WRITTEN PROBLEM:
Locate the line that contains "low = (-LENGTH / 2, -BACKING, -HEIGHT" and the line that contains "obj.parent = None". Copy both of them exactly, together with every line between them, and no others.

DATA LINES:
_ _ _ _ _ _ _

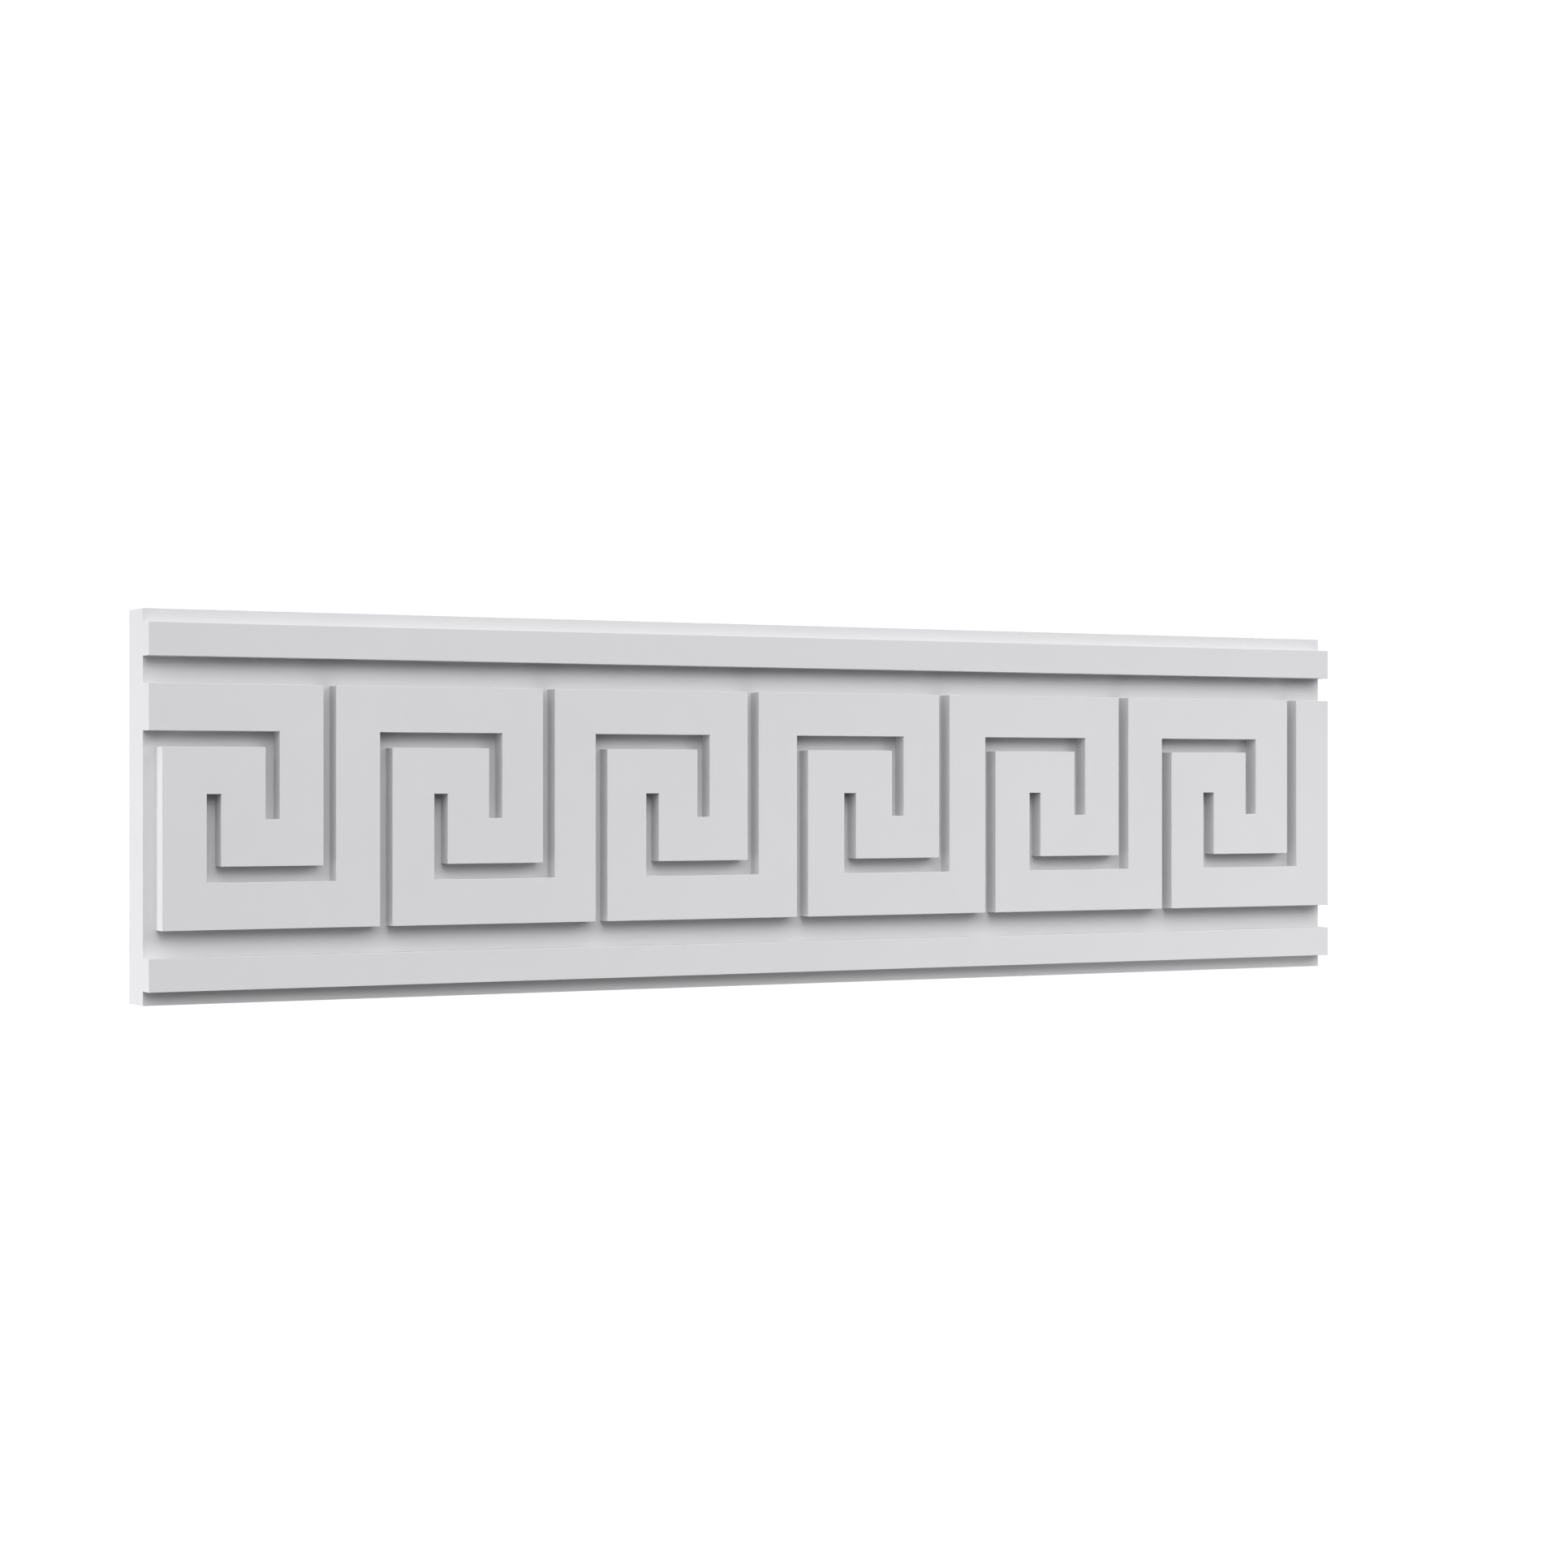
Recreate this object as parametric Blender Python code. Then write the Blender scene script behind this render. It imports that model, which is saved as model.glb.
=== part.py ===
"""A metre of Greek key frieze, cast in one piece.

A flat backing carries two plain rails, one near its top and one near its bottom, and between
them one raised band that winds through six keys. X runs along the wall, Z is up, and Y points
into the wall. The origin is the middle of the flat back.
"""

from math import radians

import bmesh
import bpy
from mathutils import Matrix, Vector

# Overall sizes, in metres
LENGTH = 1.000
HEIGHT = 0.270
BACKING = 0.030          # thickness of the plain backing
RELIEF = 0.013           # how far the rails and the key stand out of the backing

# Heights of the level members, the same at the top and at the bottom
EDGE_STRIP = 0.00975     # bare backing outside each rail
RAIL = 0.02275
CHANNEL = 0.0185         # bare backing between a rail and the key

# The key, from left to right in one repeat
KEYS = 6
OUTER_GROOVE = 0.0095    # the two that run on to a channel
INNER_GROOVE = 0.0103    # the two that end inside the key
OUTER_LEFT_BAND = 0.0313
INNER_LEFT_BAND = 0.0317
INNER_RIGHT_BAND = 0.0317

# The key, from bottom to top
LEVEL_BAND = 0.0322
LEVEL_GROOVE = 0.0109

NAME = "frieze"
PLASTER_COLOUR = (0.66, 0.66, 0.675, 1.0)
PLASTER_ROUGHNESS = 0.85

MERGE_DISTANCE = 0.00001  # the flat caps of the extruded outline meet its sides this closely

FRONT = -(BACKING + RELIEF)
ROOT = -BACKING / 2      # the raised members reach halfway into the backing, which they join
KEY_BOTTOM = -HEIGHT / 2 + EDGE_STRIP + RAIL + CHANNEL
KEY_TOP = -KEY_BOTTOM


def clear_scene():
    for thing in list(bpy.data.objects):
        bpy.data.objects.remove(thing, do_unlink=True)


def new_collection(name):
    collection = bpy.data.collections.new(name)
    bpy.context.scene.collection.children.link(collection)
    return collection


def plaster():
    material = bpy.data.materials.new("white_plaster")
    material.use_nodes = True
    shader = material.node_tree.nodes["Principled BSDF"]
    shader.inputs["Base Color"].default_value = PLASTER_COLOUR
    shader.inputs["Roughness"].default_value = PLASTER_ROUGHNESS
    shader.inputs["Metallic"].default_value = 0.0
    return material


def add_box(name, low, high, collection):
    """A box between two opposite corners."""
    low = Vector(low)
    high = Vector(high)
    size = high - low
    place = Matrix.Translation((low + high) / 2) @ Matrix.Diagonal((*size, 1.0))
    shape = bmesh.new()
    bmesh.ops.create_cube(shape, size=1.0, matrix=place)
    mesh = bpy.data.meshes.new(name)
    shape.to_mesh(mesh)
    shape.free()
    box = bpy.data.objects.new(name, mesh)
    collection.objects.link(box)
    return box


def add_rail(name, bottom, collection):
    low = (-LENGTH / 2, FRONT, bottom)
    high = (LENGTH / 2, ROOT, bottom + RAIL)
    return add_box(name, low, high, collection)


def key_stations():
    """Where the four upright grooves of one key start and end, from its left side."""
    first = OUTER_GROOVE
    second_start = first + OUTER_LEFT_BAND
    second_end = second_start + INNER_GROOVE
    third_start = second_end + INNER_LEFT_BAND
    third_end = third_start + INNER_GROOVE
    fourth_start = third_end + INNER_RIGHT_BAND
    fourth_end = fourth_start + OUTER_GROOVE
    return first, (second_start, second_end), (third_start, third_end), (fourth_start, fourth_end)


def groove_from_below(left):
    """The groove that is open at the bottom: up, along under the top band, and down inside."""
    first, _, (inner_left, inner_right), _ = key_stations()
    ceiling = KEY_TOP - LEVEL_BAND
    ledge = ceiling - LEVEL_GROOVE
    foot = KEY_BOTTOM + LEVEL_BAND + LEVEL_GROOVE + LEVEL_BAND
    path = [
        (0.0, KEY_BOTTOM),
        (0.0, ceiling),
        (inner_right, ceiling),
        (inner_right, foot),
        (inner_left, foot),
        (inner_left, ledge),
        (first, ledge),
        (first, KEY_BOTTOM),
    ]
    return [(left + x, z) for x, z in path]


def groove_from_above(left):
    """The groove that is open at the top: down, back over the bottom band, and up inside."""
    _, (inner_left, inner_right), _, (outer_left, outer_right) = key_stations()
    floor = KEY_BOTTOM + LEVEL_BAND
    ledge = floor + LEVEL_GROOVE
    head = KEY_TOP - LEVEL_BAND - LEVEL_GROOVE - LEVEL_BAND
    path = [
        (outer_right, KEY_TOP),
        (outer_right, floor),
        (inner_left, floor),
        (inner_left, head),
        (inner_right, head),
        (inner_right, ledge),
        (outer_left, ledge),
        (outer_left, KEY_TOP),
    ]
    return [(left + x, z) for x, z in path]


def key_outline():
    """The winding band's outline: right along the bottom, up the end, and back along the top."""
    pitch = LENGTH / KEYS
    starts = [-LENGTH / 2 + number * pitch for number in range(KEYS)]
    bottom = [point for left in starts for point in groove_from_below(left)]
    top = [point for left in reversed(starts) for point in groove_from_above(left)]
    left_end = [(-LENGTH / 2, KEY_TOP)]
    right_end = [(LENGTH / 2, KEY_BOTTOM), (LENGTH / 2, KEY_TOP)]
    # the first groove runs out through the left end, so its first corner isn't on the band
    return bottom[1:] + right_end + top + left_end


def add_key(name, collection):
    """The outline as a flat curve, given its thickness and made a closed mesh."""
    outline = key_outline()
    curve = bpy.data.curves.new(name + "_outline", "CURVE")
    curve.dimensions = "2D"
    curve.fill_mode = "BOTH"
    curve.extrude = (ROOT - FRONT) / 2
    spline = curve.splines.new("POLY")
    spline.points.add(len(outline) - 1)
    for point, (x, z) in zip(spline.points, outline):
        point.co = (x, z, 0.0, 1.0)
    spline.use_cyclic_u = True

    drawn = bpy.data.objects.new(curve.name, curve)
    drawn.location = (0.0, (ROOT + FRONT) / 2, 0.0)
    drawn.rotation_euler = (radians(90), 0.0, 0.0)
    collection.objects.link(drawn)
    bpy.context.view_layer.update()

    evaluated = drawn.evaluated_get(bpy.context.evaluated_depsgraph_get())
    mesh = bpy.data.meshes.new_from_object(evaluated)
    shape = bmesh.new()
    shape.from_mesh(mesh)
    bmesh.ops.remove_doubles(shape, verts=shape.verts, dist=MERGE_DISTANCE)
    bmesh.ops.recalc_face_normals(shape, faces=shape.faces)
    shape.to_mesh(mesh)
    shape.free()

    key = bpy.data.objects.new(name, mesh)
    key.matrix_world = drawn.matrix_world
    collection.objects.link(key)
    bpy.data.objects.remove(drawn, do_unlink=True)
    bpy.data.curves.remove(curve)
    return key


def join_to(body, member):
    """Unites a raised member with the body, and keeps the member itself out of sight."""
    union = body.modifiers.new("with_" + member.name, "BOOLEAN")
    union.operation = "UNION"
    union.solver = "EXACT"
    union.object = member
    member.hide_render = True
    member.display_type = "WIRE"


def build():
    clear_scene()
    parts = new_collection(NAME)
    members = new_collection("raised_members")

    low = (-LENGTH / 2, -BACKING, -HEIGHT / 2)
    high = (LENGTH / 2, 0.0, HEIGHT / 2)
    frieze = add_box(NAME, low, high, parts)
    frieze.data.materials.append(plaster())

    join_to(frieze, add_rail("lower_rail", KEY_BOTTOM - CHANNEL - RAIL, members))
    join_to(frieze, add_rail("upper_rail", KEY_TOP + CHANNEL, members))
    join_to(frieze, add_key("key", members))


build()
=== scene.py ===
from math import cos, radians, sin

import bmesh
import bpy
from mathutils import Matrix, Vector, noise


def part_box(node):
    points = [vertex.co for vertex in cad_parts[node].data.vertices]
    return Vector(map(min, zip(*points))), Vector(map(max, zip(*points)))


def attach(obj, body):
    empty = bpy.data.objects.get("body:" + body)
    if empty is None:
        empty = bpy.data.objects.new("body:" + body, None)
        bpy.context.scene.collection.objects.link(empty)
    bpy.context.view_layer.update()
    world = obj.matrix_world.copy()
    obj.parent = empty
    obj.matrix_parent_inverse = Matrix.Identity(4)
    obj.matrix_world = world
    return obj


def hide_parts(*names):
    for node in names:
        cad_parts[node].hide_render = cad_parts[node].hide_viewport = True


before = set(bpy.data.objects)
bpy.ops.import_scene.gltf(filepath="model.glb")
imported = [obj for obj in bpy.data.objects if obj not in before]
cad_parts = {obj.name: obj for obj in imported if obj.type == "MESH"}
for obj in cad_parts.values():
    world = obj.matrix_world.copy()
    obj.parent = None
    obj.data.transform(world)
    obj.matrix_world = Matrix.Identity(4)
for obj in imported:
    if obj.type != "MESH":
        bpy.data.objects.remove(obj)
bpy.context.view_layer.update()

scene = bpy.context.scene
lowCorner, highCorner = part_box("frieze")
print("stage 1: frame loaded")


# Shader building: a socket that adds up like a number, and one way to make every other node

class Wire:
    def __init__(self, shader, socket):
        self.shader = shader
        self.socket = socket

    def combine(self, operation, first, second):
        return self.shader.node("ShaderNodeMath", {"operation": operation}, {0: first, 1: second})

    def __add__(self, other):
        return self.combine("ADD", self, other)

    def __radd__(self, other):
        return self.combine("ADD", other, self)

    def __sub__(self, other):
        return self.combine("SUBTRACT", self, other)

    def __rsub__(self, other):
        return self.combine("SUBTRACT", other, self)

    def __mul__(self, other):
        return self.combine("MULTIPLY", self, other)

    def __rmul__(self, other):
        return self.combine("MULTIPLY", other, self)

    def __pow__(self, other):
        return self.combine("POWER", self, other)

    def __rpow__(self, other):
        return self.combine("POWER", other, self)

    def over(self, limit):
        return self.combine("GREATER_THAN", self, limit)

    def atLeast(self, limit):
        return self.combine("MAXIMUM", self, limit)

    # how far a noise, which runs from 0 to 1, is from its middle, times a share
    def swing(self, share):
        return (self - 0.5) * share

    def other(self, out):
        return Wire(self.shader, self.socket.node.outputs[out])


class Shader:
    def __init__(self, owner):
        owner.use_nodes = True
        self.tree = owner.node_tree
        self.tree.nodes.clear()

    # settings are set first, then the values and links of the sockets, which go by name,
    # or by number where several share one name
    def node(self, kind, settings=None, values=None, out=0):
        made = self.tree.nodes.new(kind)
        for name, value in (settings or {}).items():
            setattr(made, name, value)
        for name, value in (values or {}).items():
            if isinstance(value, Wire):
                self.tree.links.new(value.socket, made.inputs[name])
            else:
                made.inputs[name].default_value = value
        return Wire(self, made.outputs[out]) if made.outputs else made

    def noise(self, where, perMetre, detail, roughness):
        values = {"Vector": where, "Scale": perMetre, "Detail": detail, "Roughness": roughness}
        return self.node("ShaderNodeTexNoise", {}, values)

    # a noise with its own scale along the frieze and up it, both to a metre
    def drawnOut(self, where, along, up, detail, roughness):
        scale = {"Vector": where, "Scale": (along, 1.0, up)}
        stretched = self.node("ShaderNodeMapping", {"vector_type": "POINT"}, scale)
        return self.noise(stretched, 1.0, detail, roughness)

    # from 0 at the start to 1 at the end
    def rise(self, value, start, end):
        values = {"Value": value, "From Min": start, "From Max": end}
        return self.node("ShaderNodeMapRange", {"interpolation_type": "SMOOTHSTEP"}, values)

    def mix(self, share, first, second):
        firstColour, secondColour, mixedColour = 6, 7, 2
        values = {"Factor": share, firstColour: first, secondColour: second}
        return self.node("ShaderNodeMix", {"data_type": "RGBA"}, values, out=mixedColour)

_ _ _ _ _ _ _

WRITTEN RESPONSE:
    low = (-LENGTH / 2, -BACKING, -HEIGHT / 2)
    high = (LENGTH / 2, 0.0, HEIGHT / 2)
    frieze = add_box(NAME, low, high, parts)
    frieze.data.materials.append(plaster())

    join_to(frieze, add_rail("lower_rail", KEY_BOTTOM - CHANNEL - RAIL, members))
    join_to(frieze, add_rail("upper_rail", KEY_TOP + CHANNEL, members))
    join_to(frieze, add_key("key", members))


build()
=== scene.py ===
from math import cos, radians, sin

import bmesh
import bpy
from mathutils import Matrix, Vector, noise


def part_box(node):
    points = [vertex.co for vertex in cad_parts[node].data.vertices]
    return Vector(map(min, zip(*points))), Vector(map(max, zip(*points)))


def attach(obj, body):
    empty = bpy.data.objects.get("body:" + body)
    if empty is None:
        empty = bpy.data.objects.new("body:" + body, None)
        bpy.context.scene.collection.objects.link(empty)
    bpy.context.view_layer.update()
    world = obj.matrix_world.copy()
    obj.parent = empty
    obj.matrix_parent_inverse = Matrix.Identity(4)
    obj.matrix_world = world
    return obj


def hide_parts(*names):
    for node in names:
        cad_parts[node].hide_render = cad_parts[node].hide_viewport = True


before = set(bpy.data.objects)
bpy.ops.import_scene.gltf(filepath="model.glb")
imported = [obj for obj in bpy.data.objects if obj not in before]
cad_parts = {obj.name: obj for obj in imported if obj.type == "MESH"}
for obj in cad_parts.values():
    world = obj.matrix_world.copy()
    obj.parent = None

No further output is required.